Either do the top hat and veil thing or just photoshop them on after the photo.  xoxo


----------



## happysaz133 (Jun 5, 2008)

I think that's fine as long as its only for a few minutes while you take photos


----------



## AmyCruick (Jul 20, 2009)

Something like this?

I made the hat and veil for the rabbits and created this for my wedding invitations. I balanced them on their heads literally just for a click of the camera and then photoshopped Alan and Lottie together and onto the background.

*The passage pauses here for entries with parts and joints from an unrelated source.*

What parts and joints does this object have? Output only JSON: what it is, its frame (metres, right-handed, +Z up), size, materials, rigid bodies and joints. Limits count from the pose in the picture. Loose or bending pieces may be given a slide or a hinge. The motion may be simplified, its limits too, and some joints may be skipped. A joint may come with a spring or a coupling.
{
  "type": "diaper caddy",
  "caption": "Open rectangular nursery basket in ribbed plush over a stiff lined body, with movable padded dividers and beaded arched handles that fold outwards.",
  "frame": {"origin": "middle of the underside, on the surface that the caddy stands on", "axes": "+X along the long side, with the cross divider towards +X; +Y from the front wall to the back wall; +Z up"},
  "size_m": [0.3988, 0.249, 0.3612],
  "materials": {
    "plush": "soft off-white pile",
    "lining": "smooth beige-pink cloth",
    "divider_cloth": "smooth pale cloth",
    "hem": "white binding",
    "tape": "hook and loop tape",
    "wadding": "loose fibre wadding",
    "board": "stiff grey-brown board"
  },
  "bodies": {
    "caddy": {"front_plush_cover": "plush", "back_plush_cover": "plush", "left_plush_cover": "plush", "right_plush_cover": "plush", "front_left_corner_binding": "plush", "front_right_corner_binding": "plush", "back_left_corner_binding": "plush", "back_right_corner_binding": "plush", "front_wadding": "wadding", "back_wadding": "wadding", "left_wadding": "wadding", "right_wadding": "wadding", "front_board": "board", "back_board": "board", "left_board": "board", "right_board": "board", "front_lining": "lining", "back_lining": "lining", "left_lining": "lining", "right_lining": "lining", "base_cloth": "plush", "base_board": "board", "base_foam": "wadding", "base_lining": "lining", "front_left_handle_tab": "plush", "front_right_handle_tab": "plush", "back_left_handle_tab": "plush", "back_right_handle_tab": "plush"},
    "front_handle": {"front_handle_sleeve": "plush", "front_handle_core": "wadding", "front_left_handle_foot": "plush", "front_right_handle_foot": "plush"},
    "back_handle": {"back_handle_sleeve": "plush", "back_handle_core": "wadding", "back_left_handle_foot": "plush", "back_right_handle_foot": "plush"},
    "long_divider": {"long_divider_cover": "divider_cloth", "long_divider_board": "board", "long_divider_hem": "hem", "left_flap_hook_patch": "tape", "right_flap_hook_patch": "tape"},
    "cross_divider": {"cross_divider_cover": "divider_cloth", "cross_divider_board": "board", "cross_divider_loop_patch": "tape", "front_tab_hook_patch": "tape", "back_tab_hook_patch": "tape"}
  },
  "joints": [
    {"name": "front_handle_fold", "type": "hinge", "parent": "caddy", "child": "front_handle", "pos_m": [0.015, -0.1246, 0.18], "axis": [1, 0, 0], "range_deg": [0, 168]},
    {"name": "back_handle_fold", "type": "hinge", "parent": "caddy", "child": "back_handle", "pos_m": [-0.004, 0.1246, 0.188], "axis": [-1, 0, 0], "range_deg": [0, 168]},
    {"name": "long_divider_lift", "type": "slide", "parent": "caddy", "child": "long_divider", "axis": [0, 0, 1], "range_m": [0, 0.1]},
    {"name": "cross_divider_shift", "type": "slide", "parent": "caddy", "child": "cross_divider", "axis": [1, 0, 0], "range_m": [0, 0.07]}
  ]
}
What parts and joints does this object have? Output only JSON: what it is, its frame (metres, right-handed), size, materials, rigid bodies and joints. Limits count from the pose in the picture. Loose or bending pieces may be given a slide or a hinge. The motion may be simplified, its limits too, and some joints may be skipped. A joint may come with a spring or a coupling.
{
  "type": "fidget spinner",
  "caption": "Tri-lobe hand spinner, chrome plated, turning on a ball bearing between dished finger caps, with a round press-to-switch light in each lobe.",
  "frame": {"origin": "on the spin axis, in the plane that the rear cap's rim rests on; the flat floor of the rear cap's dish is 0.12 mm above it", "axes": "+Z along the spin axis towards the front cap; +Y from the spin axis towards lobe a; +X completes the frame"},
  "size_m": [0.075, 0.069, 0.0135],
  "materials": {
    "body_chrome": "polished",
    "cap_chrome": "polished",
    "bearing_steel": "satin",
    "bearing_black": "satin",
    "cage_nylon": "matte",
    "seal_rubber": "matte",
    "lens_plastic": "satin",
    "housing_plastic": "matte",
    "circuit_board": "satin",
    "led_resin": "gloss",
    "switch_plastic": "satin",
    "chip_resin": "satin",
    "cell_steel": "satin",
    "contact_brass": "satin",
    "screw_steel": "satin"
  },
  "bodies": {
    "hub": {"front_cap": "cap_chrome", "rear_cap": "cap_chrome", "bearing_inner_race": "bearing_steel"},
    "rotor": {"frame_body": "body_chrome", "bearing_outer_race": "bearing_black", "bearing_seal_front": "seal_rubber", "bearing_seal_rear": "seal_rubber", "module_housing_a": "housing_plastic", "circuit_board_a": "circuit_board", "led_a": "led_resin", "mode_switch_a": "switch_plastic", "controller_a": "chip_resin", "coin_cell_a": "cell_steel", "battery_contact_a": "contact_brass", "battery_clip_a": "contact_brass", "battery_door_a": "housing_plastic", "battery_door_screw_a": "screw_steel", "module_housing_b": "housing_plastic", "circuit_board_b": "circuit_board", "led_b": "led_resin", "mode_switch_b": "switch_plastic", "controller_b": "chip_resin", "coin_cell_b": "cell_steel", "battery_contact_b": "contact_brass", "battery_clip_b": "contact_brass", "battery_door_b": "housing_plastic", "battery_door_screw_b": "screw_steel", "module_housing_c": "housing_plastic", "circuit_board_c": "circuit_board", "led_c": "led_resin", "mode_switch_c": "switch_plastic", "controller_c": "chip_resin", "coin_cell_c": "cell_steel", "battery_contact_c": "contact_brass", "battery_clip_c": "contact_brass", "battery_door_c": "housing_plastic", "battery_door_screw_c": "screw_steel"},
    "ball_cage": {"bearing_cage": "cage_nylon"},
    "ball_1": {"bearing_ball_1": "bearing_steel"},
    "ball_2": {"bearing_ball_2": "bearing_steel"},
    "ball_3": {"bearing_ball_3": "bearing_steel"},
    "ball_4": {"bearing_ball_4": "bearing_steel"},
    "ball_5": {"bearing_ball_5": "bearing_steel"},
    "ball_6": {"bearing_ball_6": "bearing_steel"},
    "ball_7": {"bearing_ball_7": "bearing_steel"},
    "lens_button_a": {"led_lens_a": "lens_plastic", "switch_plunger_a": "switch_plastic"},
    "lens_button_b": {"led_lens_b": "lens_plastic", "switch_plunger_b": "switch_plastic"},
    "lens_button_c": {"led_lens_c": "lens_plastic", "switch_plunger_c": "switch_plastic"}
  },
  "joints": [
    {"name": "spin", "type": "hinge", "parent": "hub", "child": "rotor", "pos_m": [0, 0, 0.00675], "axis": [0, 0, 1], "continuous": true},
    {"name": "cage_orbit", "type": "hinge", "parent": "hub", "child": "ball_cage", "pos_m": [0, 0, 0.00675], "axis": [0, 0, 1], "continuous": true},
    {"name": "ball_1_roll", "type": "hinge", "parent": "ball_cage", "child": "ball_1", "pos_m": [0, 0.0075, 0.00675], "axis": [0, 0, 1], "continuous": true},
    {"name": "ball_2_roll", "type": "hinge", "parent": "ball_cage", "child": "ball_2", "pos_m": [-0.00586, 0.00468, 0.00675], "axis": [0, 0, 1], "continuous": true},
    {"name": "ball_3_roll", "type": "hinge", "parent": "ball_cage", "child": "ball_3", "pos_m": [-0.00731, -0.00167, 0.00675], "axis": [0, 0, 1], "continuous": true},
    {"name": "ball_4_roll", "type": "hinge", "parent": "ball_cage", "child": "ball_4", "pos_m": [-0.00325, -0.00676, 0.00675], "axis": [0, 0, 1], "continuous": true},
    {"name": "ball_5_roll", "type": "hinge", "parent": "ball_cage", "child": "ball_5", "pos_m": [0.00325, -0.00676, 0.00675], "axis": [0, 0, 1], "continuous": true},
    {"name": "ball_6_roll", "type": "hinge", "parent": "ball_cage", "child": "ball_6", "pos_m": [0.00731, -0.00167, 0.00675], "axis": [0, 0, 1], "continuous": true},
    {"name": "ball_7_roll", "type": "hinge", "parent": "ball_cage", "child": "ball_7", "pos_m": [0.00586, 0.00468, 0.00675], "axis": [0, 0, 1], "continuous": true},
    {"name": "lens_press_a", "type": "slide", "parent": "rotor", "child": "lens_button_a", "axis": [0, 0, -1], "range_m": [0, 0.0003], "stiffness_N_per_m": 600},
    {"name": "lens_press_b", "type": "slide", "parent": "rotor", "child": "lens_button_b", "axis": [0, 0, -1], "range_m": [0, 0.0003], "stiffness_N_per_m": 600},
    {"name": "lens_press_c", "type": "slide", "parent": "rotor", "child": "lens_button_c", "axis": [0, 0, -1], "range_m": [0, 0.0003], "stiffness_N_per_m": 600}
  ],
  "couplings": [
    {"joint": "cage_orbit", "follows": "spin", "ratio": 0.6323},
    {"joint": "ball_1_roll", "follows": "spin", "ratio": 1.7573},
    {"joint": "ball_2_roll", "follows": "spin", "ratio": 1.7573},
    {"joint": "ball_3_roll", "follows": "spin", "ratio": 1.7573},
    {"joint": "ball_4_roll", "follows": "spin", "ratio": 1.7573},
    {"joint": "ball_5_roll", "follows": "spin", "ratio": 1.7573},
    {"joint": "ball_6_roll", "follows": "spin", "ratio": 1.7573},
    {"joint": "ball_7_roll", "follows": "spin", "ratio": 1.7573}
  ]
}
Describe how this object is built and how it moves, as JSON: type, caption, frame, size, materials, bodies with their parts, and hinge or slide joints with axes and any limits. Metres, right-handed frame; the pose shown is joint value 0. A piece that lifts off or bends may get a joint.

I wouldn't ever put mine in a full outfit but the rabbits didn't mind this (they were munching treats while posing) and it made our invitations personal


----------



## MrRustyRead (Mar 14, 2011)

Thats exactly it!


----------



## crofty (May 2, 2008)

I wouldn't dress a rabbit up in full clothes, I did put a christmas hat on Dreamer for rescues charity christmas card shoot but it was just balanced on his head and fell off the whole time  he ddin't care at all, he was the kind of rabbit that like all that, he spent most the the shoot throwing it at me as well as all the props!!


----------



## Kammie (Apr 4, 2009)

crofty said:


> I wouldn't dress a rabbit up in full clothes, I did put a christmas hat on Dreamer for rescues charity christmas card shoot but it was just balanced on his head and fell off the whole time  he ddin't care at all, he was the kind of rabbit that like all that, he spent most the the shoot throwing it at me as well as all the props!!


Crofty!! How's you and baby Archie doing? He must be getting big now. It was jacks birthday on monday and I can't believe how fast this year is gone.


----------



## AmyCruick (Jul 20, 2009)

crofty said:


> I wouldn't dress a rabbit up in full clothes, I did put a christmas hat on Dreamer for rescues charity christmas card shoot but it was just balanced on his head and fell off the whole time  he ddin't care at all, he was the kind of rabbit that like all that, he spent most the the shoot throwing it at me as well as all the props!!


Thats pretty much what I did just balanced it on their heads, my OH would put it on their head while I had my finger on the camera button we'd count to three then my OH would move his hand out the way and I'd take the pic. The hats didn't stay on either of them for more than 10 seconds before they moved and the hats fell off! lol


----------



## Tink82 (Mar 22, 2009)

I think it totally depends on the rabbit.. I know if I did that to Rosie she wouldn't be arsed at all but Chester would go nuts..

And it would appear you're not the only one with that idea..

http://www.fourteencarrot.com/#!gallery


----------